Better handle loaded CSVs#41
Conversation
|
The impetus for this change is that our canonical country dataset now includes a value with commas ("Bonaire, Sint Eustatius, and Saba"). Using the existing implementation to load that CSV results in broken data for that row. |
xabriel
left a comment
There was a problem hiding this comment.
I'd like to see a unit test reproducing the issue, but I can see that the hive.py script is heavily coupled to HDFS, so perhaps that would be difficult without a proper testing framework. So I will leave the test addition or not to your judgement.

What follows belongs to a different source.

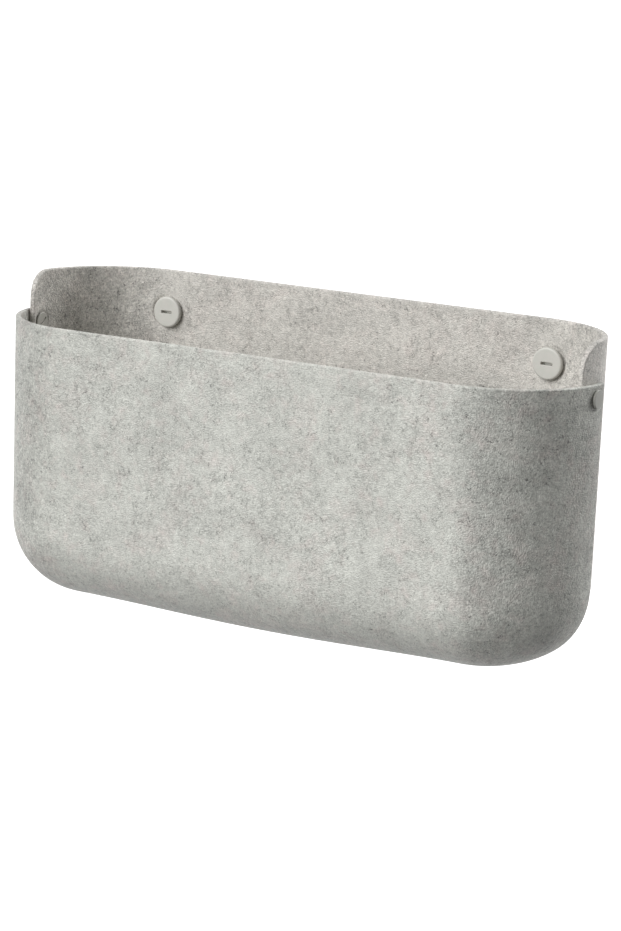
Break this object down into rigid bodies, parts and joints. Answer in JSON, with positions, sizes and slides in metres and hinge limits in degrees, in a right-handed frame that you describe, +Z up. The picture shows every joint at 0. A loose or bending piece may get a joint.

As discussed elsewhere, I do suggest we invest into a pytest setup sometime soon.
|
Well, once again, you turn out to be very right about testing 😅 Since it turns out I had used a previous version of the country dataset in the CSV loading test, I just updated it to use the new version. It's still not ideal for testing since it doesn't contain a full variety of data types, but it's good in the short-term. In addition to containing a quoted value, this new version of the dataset also happens to include a boolean field. So the updated test revealed that the serde I switched to loads all fields as strings! That was in the documentation, but I had just failed to notice. So, now this is a bit of a quandary since neither method, new or old, works very well. Probably the best solution is to give up on Hive altogether and use Spark to support loading CSVs, but that's more work. Let me think a bit more about it. |
Spark is where we are putting a lot of energy in terms of making sure that we can use the resources on the dse-k8s cluster as well as YARN/Hadoop. So I think there would be considerable value if wmfdata-python were to support spark. |
|
@tullis I agree with you, but just in case you weren't aware, Wmfdata-Python does support Spark pretty extensively. It's just that it doesn't have a Spark-based CSV loading function. Anyway, the best thing you could do to help would be to nudge Emil to prioritize fixing this issue (T327983) with a Spark-based replacement 😊 |
|
Ah, thanks @nshahquinn - I wasn't aware of that. Thanks for putting me straight. |
|
I've updated this to something more limited but actually effective (adding an option to specify backslash escaping). It doesn't fully solve the underlying problem, but it's a useful interim step that allows I've set this as work in progress for now because I need to add some tests 😊 |
Unlike ROW FORMAT DELIMITED, Hive's CSV serde can handle quoted fields.